↓

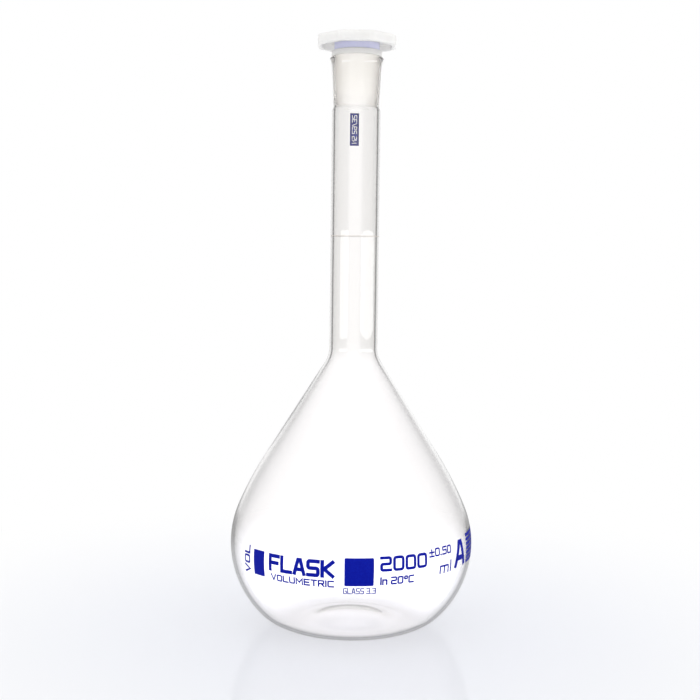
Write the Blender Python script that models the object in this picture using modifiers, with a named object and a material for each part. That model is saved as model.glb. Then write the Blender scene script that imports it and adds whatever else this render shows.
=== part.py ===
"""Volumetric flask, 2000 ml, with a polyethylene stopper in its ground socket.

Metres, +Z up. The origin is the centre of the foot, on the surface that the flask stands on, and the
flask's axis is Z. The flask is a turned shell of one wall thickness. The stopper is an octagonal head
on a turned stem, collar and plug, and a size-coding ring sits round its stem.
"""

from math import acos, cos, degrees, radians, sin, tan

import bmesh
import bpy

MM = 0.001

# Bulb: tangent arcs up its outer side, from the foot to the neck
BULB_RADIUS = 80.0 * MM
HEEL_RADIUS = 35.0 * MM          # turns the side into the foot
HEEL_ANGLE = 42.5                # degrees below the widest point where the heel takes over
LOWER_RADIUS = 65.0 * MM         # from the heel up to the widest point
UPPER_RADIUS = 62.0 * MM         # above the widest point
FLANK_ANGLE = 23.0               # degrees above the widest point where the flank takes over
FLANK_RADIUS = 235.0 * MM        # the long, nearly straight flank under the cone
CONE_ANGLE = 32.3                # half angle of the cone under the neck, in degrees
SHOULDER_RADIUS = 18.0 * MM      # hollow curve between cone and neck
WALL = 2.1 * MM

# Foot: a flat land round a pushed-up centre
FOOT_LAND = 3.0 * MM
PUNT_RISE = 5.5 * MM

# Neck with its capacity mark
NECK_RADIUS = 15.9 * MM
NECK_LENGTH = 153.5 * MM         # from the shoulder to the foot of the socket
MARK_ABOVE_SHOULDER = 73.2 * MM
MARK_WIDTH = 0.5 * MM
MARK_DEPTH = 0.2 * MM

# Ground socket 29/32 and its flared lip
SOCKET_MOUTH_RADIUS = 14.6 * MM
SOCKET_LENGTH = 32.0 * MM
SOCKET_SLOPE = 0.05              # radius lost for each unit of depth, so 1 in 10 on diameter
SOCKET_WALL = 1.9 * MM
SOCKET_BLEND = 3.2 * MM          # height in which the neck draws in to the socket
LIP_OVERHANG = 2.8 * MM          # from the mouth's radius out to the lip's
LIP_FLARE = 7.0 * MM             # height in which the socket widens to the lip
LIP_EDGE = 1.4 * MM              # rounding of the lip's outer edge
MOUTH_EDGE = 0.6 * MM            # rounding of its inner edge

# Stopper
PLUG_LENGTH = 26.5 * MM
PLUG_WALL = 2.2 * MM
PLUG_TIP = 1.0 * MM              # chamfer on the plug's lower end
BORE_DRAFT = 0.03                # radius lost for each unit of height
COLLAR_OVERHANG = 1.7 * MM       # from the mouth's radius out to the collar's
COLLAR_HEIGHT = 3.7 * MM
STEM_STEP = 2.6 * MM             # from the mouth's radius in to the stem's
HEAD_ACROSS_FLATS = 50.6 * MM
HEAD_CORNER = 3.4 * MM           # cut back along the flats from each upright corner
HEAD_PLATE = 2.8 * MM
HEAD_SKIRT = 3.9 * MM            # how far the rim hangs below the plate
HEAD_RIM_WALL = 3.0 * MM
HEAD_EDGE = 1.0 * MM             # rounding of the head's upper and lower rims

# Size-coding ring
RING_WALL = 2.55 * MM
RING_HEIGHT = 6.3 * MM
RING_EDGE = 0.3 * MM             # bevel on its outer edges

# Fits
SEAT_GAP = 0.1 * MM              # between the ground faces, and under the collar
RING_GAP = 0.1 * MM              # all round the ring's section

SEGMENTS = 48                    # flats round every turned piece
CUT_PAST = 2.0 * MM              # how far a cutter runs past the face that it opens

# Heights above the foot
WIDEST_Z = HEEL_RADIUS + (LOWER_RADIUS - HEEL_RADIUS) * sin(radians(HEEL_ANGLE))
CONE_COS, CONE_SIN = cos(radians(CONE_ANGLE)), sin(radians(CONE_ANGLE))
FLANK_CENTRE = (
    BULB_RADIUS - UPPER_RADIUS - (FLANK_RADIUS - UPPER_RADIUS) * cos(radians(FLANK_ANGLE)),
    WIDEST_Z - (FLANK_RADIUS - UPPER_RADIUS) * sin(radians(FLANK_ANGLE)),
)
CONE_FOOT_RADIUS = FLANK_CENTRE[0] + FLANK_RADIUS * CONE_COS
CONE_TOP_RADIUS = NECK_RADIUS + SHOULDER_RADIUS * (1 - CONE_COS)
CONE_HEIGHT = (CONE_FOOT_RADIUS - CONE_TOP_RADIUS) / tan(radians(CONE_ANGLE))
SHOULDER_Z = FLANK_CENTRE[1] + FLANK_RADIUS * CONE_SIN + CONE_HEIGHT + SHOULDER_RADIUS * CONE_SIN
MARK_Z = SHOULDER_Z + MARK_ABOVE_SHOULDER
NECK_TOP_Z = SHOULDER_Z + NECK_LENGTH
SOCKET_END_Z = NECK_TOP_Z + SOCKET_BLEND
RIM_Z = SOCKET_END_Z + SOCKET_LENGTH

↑

> What this task involves
Write out each line of the data that holds the string "with".

> Answer
Write the Blender Python script that models the object in this picture using modifiers, with a named object and a material for each part. That model is saved as model.glb. Then write the Blender scene script that imports it and adds whatever else this render shows.
"""Volumetric flask, 2000 ml, with a polyethylene stopper in its ground socket.
# Neck with its capacity mark